Disruptors are NOT heavy weapons. I don't know what the idiot at ADB was smoking the night he watched Elaan of Troyus (The only TOS episode to show Klingons firing weapons until the remastereds came out) but it is very clear that they were NEVER supposed to be heavy weapons. The encounter with the Klingon Ship went a lot like the old Soviet/USA Buzz jobs that fighter pilots would do in neutral/disputed areas (typically over ocean areas not claimed by either) a pilot would buzz another pilot in an attempt to provoke an incident, the side that fired first would have to face the wrath of the United Nations... condemnation from all the non-aligned nations... etc... When the Klingon Ship buzzed the Enterprise, it was an attempt to get the Enterprise to go to Battle Stations and make a move to defend itself. Which, because of the sabotage, would have destroyed the Enterprise. The destruction of the Enterprise at that point could be laid at the feet of sloppy maintenance, under-supply, a drunk engineer, a whole slew of things, Klingon Sabotage would have been quite a ways down the list. When that failed, and it was clear that the sabotage was detected, "Captain Surrender" moved in to do some damage control, but because of the Organian Treaty couldn't outright destroy the Enterprise. The destruction of the Enterprise at that point would have been solely to blame on "Captain Surrender" and the Klingon Empire would have suffered the consequences of such action. Therefore his goal was to disable the Enterprise further, so he could board it, and dispose of the evidence of sabotage. You do not fire heavy weapons at a ship you are trying to disable, you might accidentally destroy it, especially since the sabotage was to the Enterprise's main power systems, with her weakened shields, a single heavy weapon would have probably destroyed her.

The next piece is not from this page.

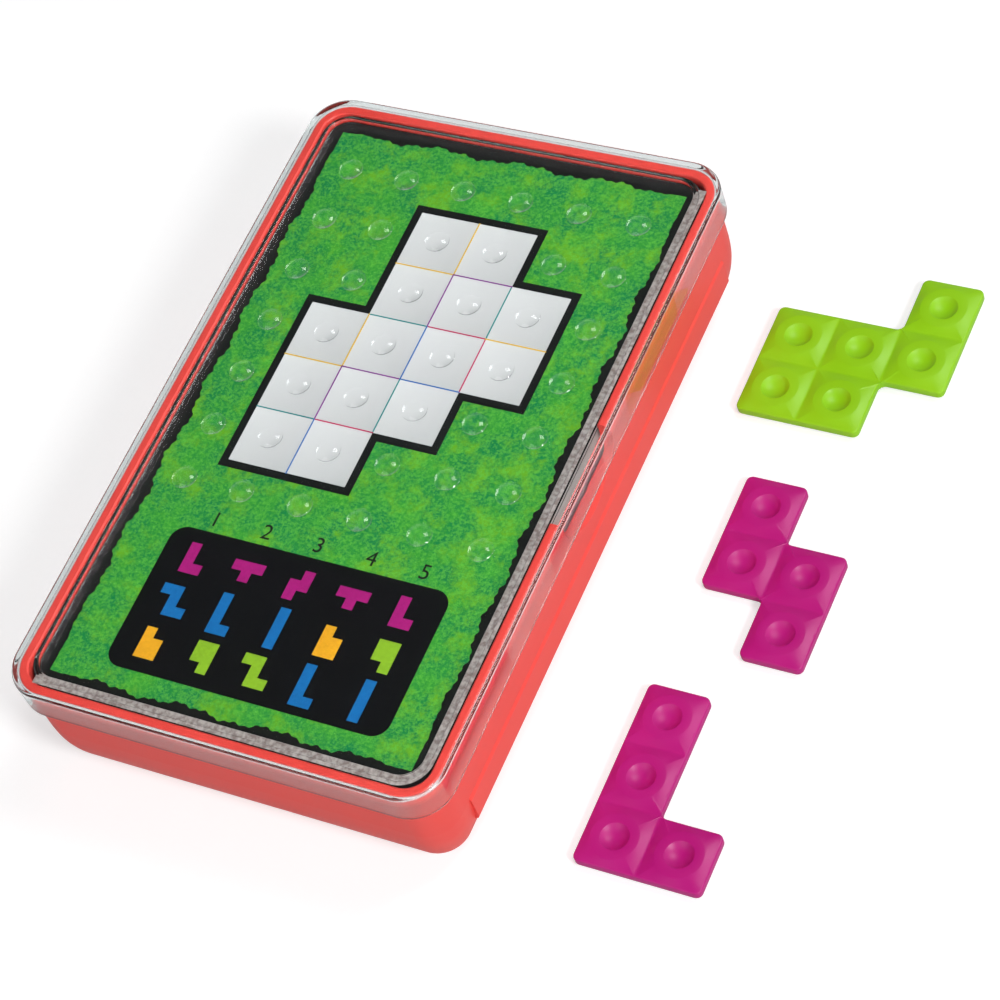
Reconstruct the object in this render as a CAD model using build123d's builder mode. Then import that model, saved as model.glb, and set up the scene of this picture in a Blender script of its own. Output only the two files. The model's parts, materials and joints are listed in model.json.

Why there needs to be limited Heavies: Supply. D2s campaigns without supply rules degenerated into checkerboard matches with people grabbing whatever hexes they needed to grab, the only use for bases was to repair at, and if you flipped a planet hex, that suddenly became an instant repair/reload source. You could make a hard code rule that a ship that is OOS would suffer some arbitrary 15-20% reduction in combat efficiency, but I don't like that because a ship just cut off from supply (or a player logging in for the evening after work finding him/her self suddenly behind lines) is suddenly much easier to kill. It also limits the ability of deepstriking, someone leaving a border base, as soon as they cross into enemy space and slip through the perimeter, they suddenly lose combat ability? Limited Heavies makes it so you can still have supply rules without inflicting arbitrary penalties for being OOS. Once you've used all your Heavies, you've reduced your own combat ability. If you're careful with your heavies, you could go on for weeks without a resupply.
Now... I answered my own question as to why you can't replicate Torpedo Casings earlier this morning. If a replicator was capable of creating a Torpedo Casing, all it takes is a warp powered ship, and every Tom, Klank, and Harry would have the ability to make as many of the 2nd (3rd once the Quantum Torpedo was invented) most power conventional weapon in the known galaxy as they had fuel for. No way would anyone want that, not even a Ferengi. So they make it out of something that can't be replicated, and you have to stop off at your local certified arms dealers to reload your Photons, a small price to pay to not have everyone running around with a thousand of them.